Perhaps you and two friends formed a partnership a few years ago. The business you created was doing well until recently, when it appears that one of the founders began working in his own interests instead of those that would benefit the company.
You believe he has violated the terms of the partnership agreement you all signed. Now there is a dispute that threatens to shred the company structure. What is your next step?
Clarity is essential
When you join with others in a new business venture, you must make the agreement among you very clear. In a general partnership, for example, your agreement should set the rules going forward.
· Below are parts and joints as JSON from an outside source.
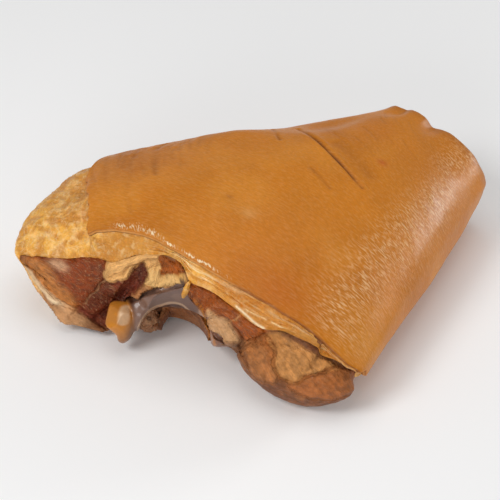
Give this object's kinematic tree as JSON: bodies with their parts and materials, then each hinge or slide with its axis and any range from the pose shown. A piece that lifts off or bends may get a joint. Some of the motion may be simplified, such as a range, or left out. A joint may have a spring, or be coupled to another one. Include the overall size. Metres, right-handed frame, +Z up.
{
  "type": "smoked ham hock",
  "caption": "Smoked ham hock lying on its flat side, with glossy golden rind, a cut face of fat and dark meat, an open elbow joint and a sawn shank end.",
  "frame": {"origin": "On the table, below the middle of the whole hock's bounding box.", "axes": "+Z up from the table, +Y from the joint's cut face towards the shank's sawn end, +X across the cut face to the right as it faces the viewer."},
  "size_m": [0.1726, 0.1754, 0.0667],
  "materials": {
    "rind_and_fat": "glossy golden-orange smoked rind over pale tan fat",
    "meat": "moist dark red-brown cured meat",
    "bone": "wet grey-brown joint cartilage, cream sawn bone at the back"
  },
  "bodies": {
    "root": {"rind_and_fat": "rind_and_fat", "meat": "meat", "bone": "bone"}
  },
  "joints": []
}
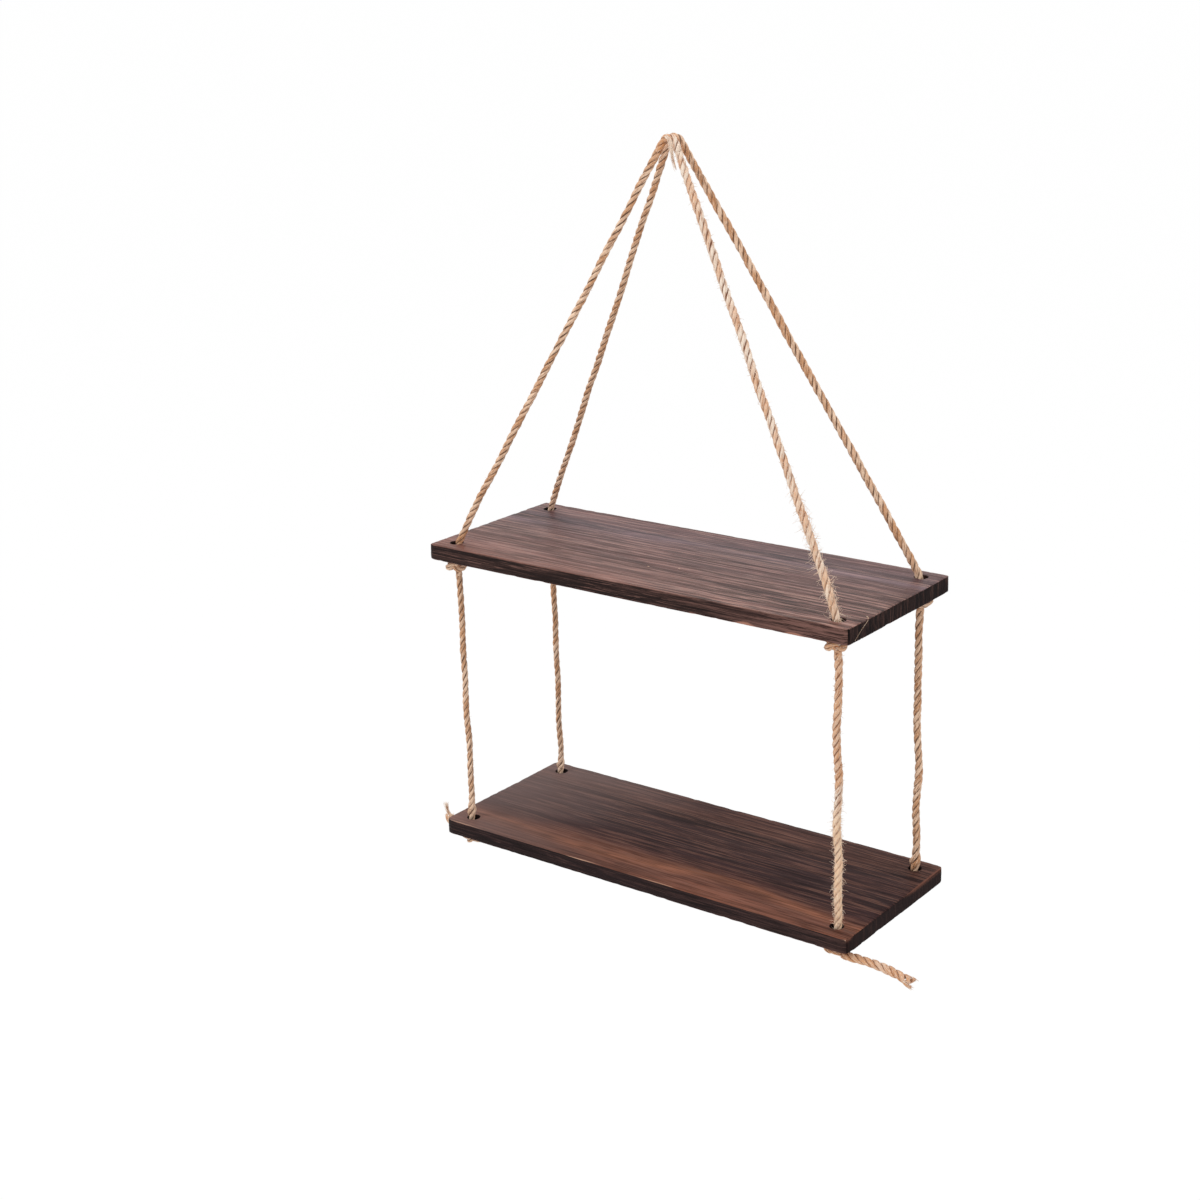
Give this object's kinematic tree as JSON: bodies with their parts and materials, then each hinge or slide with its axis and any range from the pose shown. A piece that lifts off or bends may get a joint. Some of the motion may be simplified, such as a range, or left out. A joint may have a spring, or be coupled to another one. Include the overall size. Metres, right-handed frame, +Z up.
{
  "type": "hanging rope shelf",
  "caption": "Hanging shelf: flat wooden boards one under the other, strung at their corners on twisted ropes that meet over one wall hook, with a knot under each board.",
  "frame": {"origin": "the place where both ropes rest on top of the hook, midway between them", "axes": "+Z up, +X to the right of someone who faces the shelf, -Y towards that person, +Y towards the wall"},
  "size_m": [0.4834, 0.15, 0.6097],
  "materials": {
    "upper_wood": "dark brown stained and scorched wood, matt, with a grey sheen on top and near-black sawn edges",
    "lower_wood": "dark brown stained and scorched wood, redder, rubbed to a pinkish tan along its front edge",
    "pale_rope": "pale cream three-strand jute rope with many loose hairs",
    "tan_rope": "tan three-strand jute rope, harder laid, with few loose hairs"
  },
  "bodies": {
    "rope_crowns": {"front_rope_crown": "pale_rope", "rear_rope_crown": "tan_rope"},
    "hook_turns": {"front_left_hook_turn": "tan_rope", "front_right_hook_turn": "pale_rope", "rear_left_hook_turn": "tan_rope", "rear_right_hook_turn": "tan_rope"},
    "upper_tier": {"upper_board": "upper_wood", "front_left_upper_leg": "tan_rope", "front_right_upper_leg": "pale_rope", "rear_left_upper_leg": "tan_rope", "rear_right_upper_leg": "tan_rope", "front_left_upper_knot": "tan_rope", "front_right_upper_knot": "pale_rope", "rear_left_upper_knot": "tan_rope", "rear_right_upper_knot": "tan_rope"},
    "front_left_neck": {"front_left_neck": "tan_rope"},
    "front_left_lower_leg": {"front_left_lower_leg": "tan_rope"},
    "front_right_neck": {"front_right_neck": "pale_rope"},
    "front_right_lower_leg": {"front_right_lower_leg": "pale_rope"},
    "rear_left_neck": {"rear_left_neck": "tan_rope"},
    "rear_left_lower_leg": {"rear_left_lower_leg": "tan_rope"},
    "rear_right_neck": {"rear_right_neck": "tan_rope"},
    "rear_right_lower_leg": {"rear_right_lower_leg": "tan_rope"},
    "front_left_foot": {"front_left_foot": "tan_rope"},
    "lower_tier": {"lower_board": "lower_wood", "front_right_foot": "pale_rope", "rear_left_foot": "tan_rope", "rear_right_foot": "tan_rope", "front_left_hole_stretch": "tan_rope", "front_right_hole_stretch": "pale_rope", "rear_left_hole_stretch": "tan_rope", "rear_right_hole_stretch": "tan_rope", "front_left_lower_knot": "tan_rope", "front_right_lower_knot": "pale_rope", "rear_left_lower_knot": "tan_rope", "rear_right_lower_knot": "tan_rope", "front_left_tail": "tan_rope", "front_right_tail": "pale_rope", "rear_left_tail": "tan_rope", "rear_right_tail": "tan_rope"}
  },
  "joints": [
    {"name": "shelf_sideways_swing", "type": "hinge", "parent": "rope_crowns", "child": "hook_turns", "pos_m": [0, 0, -0.003], "axis": [0, 1, 0], "range_deg": [-20, 20]},
    {"name": "shelf_fore_aft_swing", "type": "hinge", "parent": "hook_turns", "child": "upper_tier", "pos_m": [0, 0, -0.003], "axis": [1, 0, 0], "range_deg": [-20, 20]},
    {"name": "front_left_leg_sideways_swing", "type": "hinge", "parent": "upper_tier", "child": "front_left_neck", "pos_m": [-0.1825, -0.0598, -0.35107], "axis": [0, 1, 0], "range_deg": [-25, 25]},
    {"name": "front_left_leg_fore_aft_swing", "type": "hinge", "parent": "front_left_neck", "child": "front_left_lower_leg", "pos_m": [-0.1825, -0.0598, -0.35107], "axis": [1, 0, 0], "range_deg": [-25, 25]},
    {"name": "front_right_leg_sideways_swing", "type": "hinge", "parent": "upper_tier", "child": "front_right_neck", "pos_m": [0.1825, -0.0598, -0.35107], "axis": [0, 1, 0], "range_deg": [-25, 25]},
    {"name": "front_right_leg_fore_aft_swing", "type": "hinge", "parent": "front_right_neck", "child": "front_right_lower_leg", "pos_m": [0.1825, -0.0598, -0.35107], "axis": [1, 0, 0], "range_deg": [-25, 25]},
    {"name": "rear_left_leg_sideways_swing", "type": "hinge", "parent": "upper_tier", "child": "rear_left_neck", "pos_m": [-0.1825, 0.0598, -0.35107], "axis": [0, 1, 0], "range_deg": [-25, 25]},
    {"name": "rear_left_leg_fore_aft_swing", "type": "hinge", "parent": "rear_left_neck", "child": "rear_left_lower_leg", "pos_m": [-0.1825, 0.0598, -0.35107], "axis": [1, 0, 0], "range_deg": [-25, 25]},
    {"name": "rear_right_leg_sideways_swing", "type": "hinge", "parent": "upper_tier", "child": "rear_right_neck", "pos_m": [0.1825, 0.0598, -0.35107], "axis": [0, 1, 0], "range_deg": [-25, 25]},
    {"name": "rear_right_leg_fore_aft_swing", "type": "hinge", "parent": "rear_right_neck", "child": "rear_right_lower_leg", "pos_m": [0.1825, 0.0598, -0.35107], "axis": [1, 0, 0], "range_deg": [-25, 25]},
    {"name": "lower_tier_fore_aft_level", "type": "hinge", "parent": "front_left_lower_leg", "child": "front_left_foot", "pos_m": [-0.1825, -0.0598, -0.5645], "axis": [1, 0, 0], "range_deg": [-25, 25]},
    {"name": "lower_tier_sideways_level", "type": "hinge", "parent": "front_left_foot", "child": "lower_tier", "pos_m": [-0.1825, -0.0598, -0.5645], "axis": [0, 1, 0], "range_deg": [-25, 25]}
  ],
  "couplings": [
    {"joint": "front_right_leg_sideways_swing", "follows": "front_left_leg_sideways_swing", "ratio": 1},
    {"joint": "front_right_leg_fore_aft_swing", "follows": "front_left_leg_fore_aft_swing", "ratio": 1},
    {"joint": "rear_left_leg_sideways_swing", "follows": "front_left_leg_sideways_swing", "ratio": 1},
    {"joint": "rear_left_leg_fore_aft_swing", "follows": "front_left_leg_fore_aft_swing", "ratio": 1},
    {"joint": "rear_right_leg_sideways_swing", "follows": "front_left_leg_sideways_swing", "ratio": 1},
    {"joint": "rear_right_leg_fore_aft_swing", "follows": "front_left_leg_fore_aft_swing", "ratio": 1},
    {"joint": "lower_tier_fore_aft_level", "follows": "front_left_leg_fore_aft_swing", "ratio": -1},
    {"joint": "lower_tier_sideways_level", "follows": "front_left_leg_sideways_swing", "ratio": -1}
  ]
}
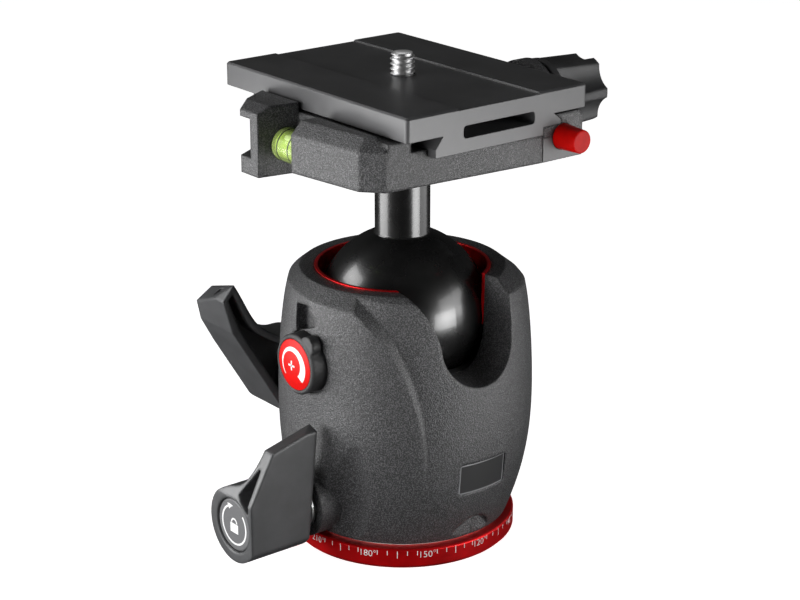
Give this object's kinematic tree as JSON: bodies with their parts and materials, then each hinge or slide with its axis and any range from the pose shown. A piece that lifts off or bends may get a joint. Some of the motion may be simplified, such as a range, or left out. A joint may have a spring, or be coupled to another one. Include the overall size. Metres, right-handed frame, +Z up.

The document might stipulate:
- The overall goal of the business
- The assets or cash each founder invests in or contributes to the business
- The percentage of the company each partner is given
- The roles and responsibilities of the founders
- How key decisions are made
- What salaries the founders are entitled to
- What happens if one founder does not live up to expectations under the partnership agreement
Reasons for concern
As co-founders, you are all responsible for acting in the best interests of the company. For example, your partner should not take business that will benefit him personally if it rightly belongs to the company. He should not misappropriate company funds or do anything else that would result in harm to your business. If this is what concerns you, your next step is to seek legal counsel.
Settlement versus litigation
Your co-founder may have misinterpreted something in the agreement; in fact, this is often the cause of business disputes. If there has been a misunderstanding and tempers are running high, negotiating a settlement might smooth over the situation. If there is a deeper problem, litigation may be necessary. In any case, an experienced attorney can help you resolve the issue so that you can return to the task of building your business.